12.1 Notices under this Agreement shall be deemed given when sent postage prepaid by first class mail, DHL or FedEx to the parties at the addresses specified below or such new address as they shall communicate to each other in writing from time to time.
Customer’s Billing Address listed in Subscription Order Form.
260 Charles Street, Suite 201
Waltham, MA 02453
12.2 This Agreement may not be assigned or otherwise transferred by either party without the prior written consent of the other party except if such assignment or transfer is to an entity acquiring all or substantially all (51% or more) of a party’s assets by merger or purchase. This Agreement will bind and inure to the benefit of each party’s permitted successors and assigns.

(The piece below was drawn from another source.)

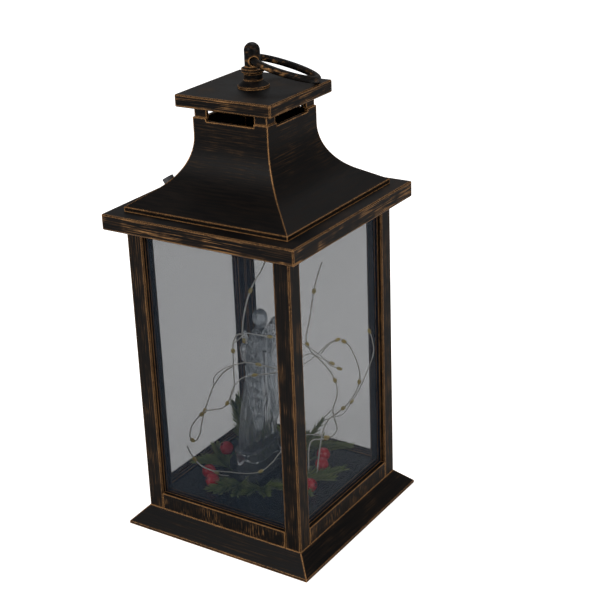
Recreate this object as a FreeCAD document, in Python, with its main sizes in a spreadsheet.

12.3 Nothing contained herein shall be construed as creating any agency, partnership, or other form of joint enterprise between the parties. The parties agree that the subject matter of this Agreement will be governed by the laws of the Commonwealth of Massachusetts. No failure of either party to exercise or enforce any of its rights under this Agreement will act as a waiver of such rights. If any provision of this Agreement is found invalid or unenforceable, that provision will be enforced to the maximum extent permissible, and the other provisions of this Agreement will remain in force. This Agreement may be executed in any number of counterparts, all of which taken together will constitute a single instrument. This Agreement is the complete and exclusive Agreement between the parties with respect to the Agreement’s subject matter. This Agreement may only be modified by a written document executed by both parties. Any such modification will become part of this Agreement and will be governed by the terms and conditions of this Agreement.